--- start of Supplied information ---

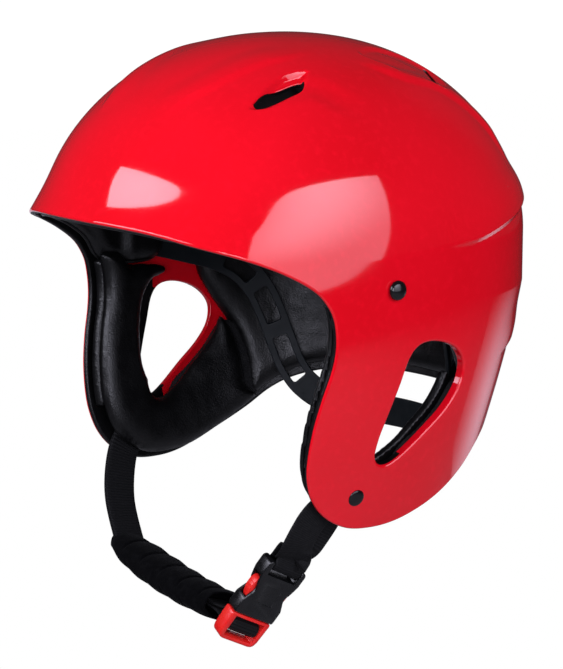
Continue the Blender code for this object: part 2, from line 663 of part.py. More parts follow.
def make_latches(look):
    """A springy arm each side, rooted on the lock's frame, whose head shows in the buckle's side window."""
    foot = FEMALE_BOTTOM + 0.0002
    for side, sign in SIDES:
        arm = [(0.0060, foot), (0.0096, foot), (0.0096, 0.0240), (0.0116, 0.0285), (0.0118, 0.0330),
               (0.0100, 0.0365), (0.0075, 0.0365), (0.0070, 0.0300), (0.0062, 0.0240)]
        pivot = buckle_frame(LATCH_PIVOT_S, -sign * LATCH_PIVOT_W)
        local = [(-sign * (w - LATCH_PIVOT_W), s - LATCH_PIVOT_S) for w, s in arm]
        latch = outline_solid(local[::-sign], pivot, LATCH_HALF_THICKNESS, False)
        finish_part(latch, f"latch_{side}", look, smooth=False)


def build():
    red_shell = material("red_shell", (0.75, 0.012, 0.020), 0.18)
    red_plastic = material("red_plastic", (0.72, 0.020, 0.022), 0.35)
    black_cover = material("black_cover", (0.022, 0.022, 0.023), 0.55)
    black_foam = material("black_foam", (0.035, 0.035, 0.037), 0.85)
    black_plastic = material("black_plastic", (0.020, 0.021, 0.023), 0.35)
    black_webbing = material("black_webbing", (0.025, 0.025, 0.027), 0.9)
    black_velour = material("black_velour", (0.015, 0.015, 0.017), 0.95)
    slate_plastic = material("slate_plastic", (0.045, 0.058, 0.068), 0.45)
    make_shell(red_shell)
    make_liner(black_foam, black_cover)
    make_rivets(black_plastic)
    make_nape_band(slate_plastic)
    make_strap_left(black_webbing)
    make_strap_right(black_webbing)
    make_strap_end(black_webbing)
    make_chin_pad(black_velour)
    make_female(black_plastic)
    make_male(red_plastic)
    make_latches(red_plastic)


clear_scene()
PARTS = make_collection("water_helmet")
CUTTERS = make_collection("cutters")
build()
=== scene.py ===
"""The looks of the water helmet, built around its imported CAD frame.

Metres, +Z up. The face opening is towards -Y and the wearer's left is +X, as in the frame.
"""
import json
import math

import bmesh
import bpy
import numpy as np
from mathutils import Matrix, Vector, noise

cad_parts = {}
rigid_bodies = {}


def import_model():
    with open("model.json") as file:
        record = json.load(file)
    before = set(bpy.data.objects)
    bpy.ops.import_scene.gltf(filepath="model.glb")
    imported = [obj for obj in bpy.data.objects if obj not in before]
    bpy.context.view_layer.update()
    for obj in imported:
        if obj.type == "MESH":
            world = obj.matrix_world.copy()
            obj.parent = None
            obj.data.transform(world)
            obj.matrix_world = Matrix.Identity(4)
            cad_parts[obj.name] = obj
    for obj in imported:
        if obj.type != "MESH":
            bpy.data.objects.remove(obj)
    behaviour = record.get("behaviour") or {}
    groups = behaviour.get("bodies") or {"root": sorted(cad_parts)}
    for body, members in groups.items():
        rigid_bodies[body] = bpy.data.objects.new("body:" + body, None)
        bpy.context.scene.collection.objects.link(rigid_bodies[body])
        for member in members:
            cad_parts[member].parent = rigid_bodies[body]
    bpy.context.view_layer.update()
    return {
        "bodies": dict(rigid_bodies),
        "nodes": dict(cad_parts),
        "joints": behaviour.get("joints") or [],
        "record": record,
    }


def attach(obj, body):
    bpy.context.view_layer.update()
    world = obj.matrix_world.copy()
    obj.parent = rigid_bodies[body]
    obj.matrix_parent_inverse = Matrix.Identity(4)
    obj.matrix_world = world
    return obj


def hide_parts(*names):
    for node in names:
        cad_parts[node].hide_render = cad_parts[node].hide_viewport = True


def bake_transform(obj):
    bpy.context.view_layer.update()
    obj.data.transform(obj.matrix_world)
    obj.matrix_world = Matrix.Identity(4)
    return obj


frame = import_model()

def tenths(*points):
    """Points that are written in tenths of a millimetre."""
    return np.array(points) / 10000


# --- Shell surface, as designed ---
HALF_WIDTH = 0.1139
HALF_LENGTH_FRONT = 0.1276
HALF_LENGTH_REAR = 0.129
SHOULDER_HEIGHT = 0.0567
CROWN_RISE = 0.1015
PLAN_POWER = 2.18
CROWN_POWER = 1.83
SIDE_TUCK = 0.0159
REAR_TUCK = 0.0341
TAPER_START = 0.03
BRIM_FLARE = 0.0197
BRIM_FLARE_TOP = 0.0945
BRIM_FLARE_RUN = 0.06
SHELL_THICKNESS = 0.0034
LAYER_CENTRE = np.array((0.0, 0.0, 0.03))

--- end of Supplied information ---
--- start of Supplied information ---

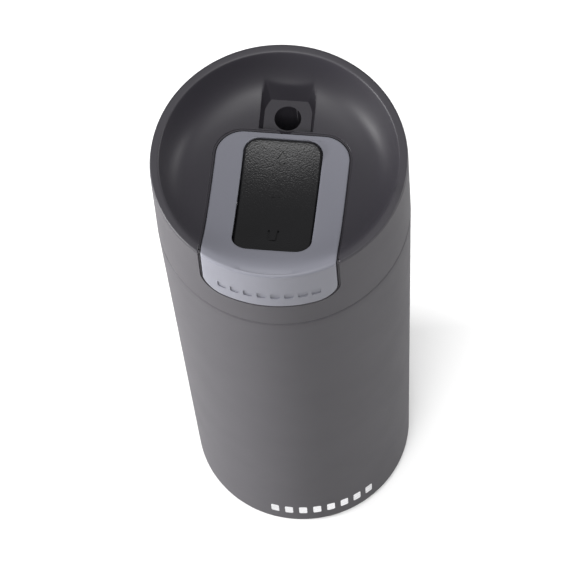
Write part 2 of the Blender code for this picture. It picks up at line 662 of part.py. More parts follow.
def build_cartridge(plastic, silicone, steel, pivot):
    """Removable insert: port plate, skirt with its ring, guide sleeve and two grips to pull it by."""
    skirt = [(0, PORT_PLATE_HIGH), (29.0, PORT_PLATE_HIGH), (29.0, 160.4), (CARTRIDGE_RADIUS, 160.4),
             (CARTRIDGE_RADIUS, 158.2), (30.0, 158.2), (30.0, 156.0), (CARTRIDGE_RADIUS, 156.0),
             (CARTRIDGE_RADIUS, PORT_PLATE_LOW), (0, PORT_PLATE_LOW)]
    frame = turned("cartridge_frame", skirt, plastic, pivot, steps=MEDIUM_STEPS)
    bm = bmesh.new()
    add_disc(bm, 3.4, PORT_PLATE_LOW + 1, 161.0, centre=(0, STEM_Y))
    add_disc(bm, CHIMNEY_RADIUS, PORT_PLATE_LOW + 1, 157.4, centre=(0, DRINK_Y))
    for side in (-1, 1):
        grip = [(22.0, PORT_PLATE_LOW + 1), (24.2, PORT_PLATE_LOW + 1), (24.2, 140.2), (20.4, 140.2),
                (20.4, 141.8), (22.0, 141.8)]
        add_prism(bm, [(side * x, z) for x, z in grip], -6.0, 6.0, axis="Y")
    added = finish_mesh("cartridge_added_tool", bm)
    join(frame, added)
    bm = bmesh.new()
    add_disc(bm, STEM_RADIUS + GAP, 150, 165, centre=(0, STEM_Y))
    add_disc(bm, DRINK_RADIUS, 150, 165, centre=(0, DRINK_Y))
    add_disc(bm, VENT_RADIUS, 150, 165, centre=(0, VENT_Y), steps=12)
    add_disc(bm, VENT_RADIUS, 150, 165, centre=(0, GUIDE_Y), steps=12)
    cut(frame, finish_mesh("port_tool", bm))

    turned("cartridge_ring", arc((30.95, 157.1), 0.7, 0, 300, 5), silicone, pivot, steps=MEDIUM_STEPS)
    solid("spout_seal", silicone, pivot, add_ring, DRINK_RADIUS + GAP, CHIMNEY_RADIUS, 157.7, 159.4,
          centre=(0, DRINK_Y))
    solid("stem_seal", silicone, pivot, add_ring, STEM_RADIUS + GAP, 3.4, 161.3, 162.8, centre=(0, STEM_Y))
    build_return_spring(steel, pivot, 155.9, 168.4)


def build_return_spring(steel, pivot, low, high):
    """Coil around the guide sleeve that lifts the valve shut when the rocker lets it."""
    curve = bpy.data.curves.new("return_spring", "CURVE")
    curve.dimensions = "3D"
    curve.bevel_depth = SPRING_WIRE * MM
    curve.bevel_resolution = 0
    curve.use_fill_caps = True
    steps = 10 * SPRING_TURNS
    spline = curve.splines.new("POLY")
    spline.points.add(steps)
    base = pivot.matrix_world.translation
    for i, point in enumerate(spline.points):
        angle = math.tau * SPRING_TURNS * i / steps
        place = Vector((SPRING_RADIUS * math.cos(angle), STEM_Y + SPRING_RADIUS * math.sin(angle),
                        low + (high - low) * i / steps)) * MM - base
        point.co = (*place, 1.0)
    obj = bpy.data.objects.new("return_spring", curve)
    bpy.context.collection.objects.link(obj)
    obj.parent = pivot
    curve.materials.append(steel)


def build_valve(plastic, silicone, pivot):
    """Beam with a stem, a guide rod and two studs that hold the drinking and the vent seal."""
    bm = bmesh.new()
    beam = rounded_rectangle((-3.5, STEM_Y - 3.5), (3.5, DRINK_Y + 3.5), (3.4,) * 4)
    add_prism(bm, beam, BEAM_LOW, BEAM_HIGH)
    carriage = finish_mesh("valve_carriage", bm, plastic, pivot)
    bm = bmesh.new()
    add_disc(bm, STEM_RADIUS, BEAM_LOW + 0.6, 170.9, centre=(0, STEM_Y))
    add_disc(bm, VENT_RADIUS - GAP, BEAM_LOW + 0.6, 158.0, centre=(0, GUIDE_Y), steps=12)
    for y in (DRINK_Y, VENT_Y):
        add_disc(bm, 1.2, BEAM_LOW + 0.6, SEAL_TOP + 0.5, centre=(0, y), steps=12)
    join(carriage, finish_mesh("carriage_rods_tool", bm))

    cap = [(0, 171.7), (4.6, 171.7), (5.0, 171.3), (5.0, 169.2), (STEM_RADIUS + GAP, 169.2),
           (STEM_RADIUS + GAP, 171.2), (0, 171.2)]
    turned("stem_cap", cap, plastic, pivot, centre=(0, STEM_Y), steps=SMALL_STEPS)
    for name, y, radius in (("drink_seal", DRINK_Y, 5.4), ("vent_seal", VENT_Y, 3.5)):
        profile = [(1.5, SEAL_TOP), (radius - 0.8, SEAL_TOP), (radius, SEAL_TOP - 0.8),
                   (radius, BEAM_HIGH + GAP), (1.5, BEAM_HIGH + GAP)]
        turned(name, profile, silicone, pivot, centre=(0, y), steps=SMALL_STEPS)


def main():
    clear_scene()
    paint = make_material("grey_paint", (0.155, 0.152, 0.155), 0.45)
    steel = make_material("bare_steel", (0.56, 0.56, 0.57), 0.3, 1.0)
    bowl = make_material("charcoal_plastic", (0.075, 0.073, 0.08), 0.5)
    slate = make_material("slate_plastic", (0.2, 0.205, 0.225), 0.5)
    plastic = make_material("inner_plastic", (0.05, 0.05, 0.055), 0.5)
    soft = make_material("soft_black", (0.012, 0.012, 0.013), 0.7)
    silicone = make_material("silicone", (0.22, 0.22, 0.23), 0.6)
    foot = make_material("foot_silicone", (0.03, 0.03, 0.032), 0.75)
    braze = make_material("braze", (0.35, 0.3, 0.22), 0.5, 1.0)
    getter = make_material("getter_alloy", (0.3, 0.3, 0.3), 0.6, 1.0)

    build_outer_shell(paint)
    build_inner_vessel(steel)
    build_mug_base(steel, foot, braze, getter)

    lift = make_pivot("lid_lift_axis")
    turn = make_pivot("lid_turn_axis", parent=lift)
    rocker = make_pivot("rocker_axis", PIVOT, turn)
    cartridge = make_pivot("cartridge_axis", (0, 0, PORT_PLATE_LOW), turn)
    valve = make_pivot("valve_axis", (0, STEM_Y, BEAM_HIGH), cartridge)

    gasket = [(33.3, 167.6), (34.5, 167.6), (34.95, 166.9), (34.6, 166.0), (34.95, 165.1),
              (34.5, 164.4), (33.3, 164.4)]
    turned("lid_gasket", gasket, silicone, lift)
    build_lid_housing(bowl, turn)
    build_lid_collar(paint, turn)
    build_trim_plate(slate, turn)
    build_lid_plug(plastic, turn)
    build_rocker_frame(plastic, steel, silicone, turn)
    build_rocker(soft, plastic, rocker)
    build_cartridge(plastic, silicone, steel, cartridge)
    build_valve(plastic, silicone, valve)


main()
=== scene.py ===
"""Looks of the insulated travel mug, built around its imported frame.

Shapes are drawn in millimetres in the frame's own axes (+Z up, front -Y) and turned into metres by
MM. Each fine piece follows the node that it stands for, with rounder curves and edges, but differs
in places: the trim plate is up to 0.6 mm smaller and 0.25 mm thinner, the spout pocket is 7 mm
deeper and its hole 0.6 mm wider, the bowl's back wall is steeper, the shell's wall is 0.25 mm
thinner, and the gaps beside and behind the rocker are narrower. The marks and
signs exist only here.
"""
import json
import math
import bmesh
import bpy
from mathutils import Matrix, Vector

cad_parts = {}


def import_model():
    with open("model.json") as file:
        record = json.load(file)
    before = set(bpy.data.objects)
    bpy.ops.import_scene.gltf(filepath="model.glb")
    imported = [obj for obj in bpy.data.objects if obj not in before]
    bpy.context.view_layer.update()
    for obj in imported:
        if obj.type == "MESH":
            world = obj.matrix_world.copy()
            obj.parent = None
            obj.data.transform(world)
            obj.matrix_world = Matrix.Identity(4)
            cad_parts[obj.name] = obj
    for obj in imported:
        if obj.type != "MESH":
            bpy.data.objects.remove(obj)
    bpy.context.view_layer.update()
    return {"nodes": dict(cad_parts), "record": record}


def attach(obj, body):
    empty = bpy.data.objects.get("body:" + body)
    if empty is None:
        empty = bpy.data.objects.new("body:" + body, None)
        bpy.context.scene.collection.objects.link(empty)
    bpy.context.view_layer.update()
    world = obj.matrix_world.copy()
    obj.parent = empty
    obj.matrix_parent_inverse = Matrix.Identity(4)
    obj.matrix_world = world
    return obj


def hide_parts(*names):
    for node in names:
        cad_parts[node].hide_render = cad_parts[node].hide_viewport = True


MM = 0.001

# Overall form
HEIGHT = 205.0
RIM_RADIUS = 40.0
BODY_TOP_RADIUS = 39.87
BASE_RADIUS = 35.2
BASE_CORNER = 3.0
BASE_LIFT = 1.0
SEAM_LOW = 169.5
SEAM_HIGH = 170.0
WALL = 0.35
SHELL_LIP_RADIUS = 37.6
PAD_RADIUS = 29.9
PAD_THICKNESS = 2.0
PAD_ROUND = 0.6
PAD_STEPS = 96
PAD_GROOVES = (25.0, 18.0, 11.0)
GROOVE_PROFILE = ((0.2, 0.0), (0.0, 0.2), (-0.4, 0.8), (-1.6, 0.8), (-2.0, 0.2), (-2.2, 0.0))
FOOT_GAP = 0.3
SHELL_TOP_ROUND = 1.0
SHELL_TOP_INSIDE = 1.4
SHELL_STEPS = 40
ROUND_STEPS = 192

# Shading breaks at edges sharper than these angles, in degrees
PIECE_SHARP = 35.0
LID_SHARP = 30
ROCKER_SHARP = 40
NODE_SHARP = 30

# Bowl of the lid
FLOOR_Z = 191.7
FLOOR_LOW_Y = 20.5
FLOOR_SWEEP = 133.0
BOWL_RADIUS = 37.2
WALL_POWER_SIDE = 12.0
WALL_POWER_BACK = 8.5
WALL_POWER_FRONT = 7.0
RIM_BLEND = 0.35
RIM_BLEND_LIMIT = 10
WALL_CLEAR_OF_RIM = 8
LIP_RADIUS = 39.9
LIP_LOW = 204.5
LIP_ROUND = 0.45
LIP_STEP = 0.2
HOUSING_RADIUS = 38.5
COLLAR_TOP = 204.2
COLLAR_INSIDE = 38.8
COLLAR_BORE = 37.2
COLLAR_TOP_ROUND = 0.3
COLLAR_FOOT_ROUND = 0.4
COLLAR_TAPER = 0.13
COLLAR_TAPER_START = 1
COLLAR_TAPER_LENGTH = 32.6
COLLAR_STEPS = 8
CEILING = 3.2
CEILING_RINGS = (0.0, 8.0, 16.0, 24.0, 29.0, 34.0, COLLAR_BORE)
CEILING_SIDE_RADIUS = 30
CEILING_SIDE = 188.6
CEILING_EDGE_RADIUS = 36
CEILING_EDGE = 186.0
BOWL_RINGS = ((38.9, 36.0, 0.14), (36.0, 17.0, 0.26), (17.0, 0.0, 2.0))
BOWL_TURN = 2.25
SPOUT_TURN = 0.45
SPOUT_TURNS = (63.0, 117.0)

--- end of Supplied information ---

Task goal => Go through the material above and count the lines that contain "from"; answer with the number alone.

The output => 3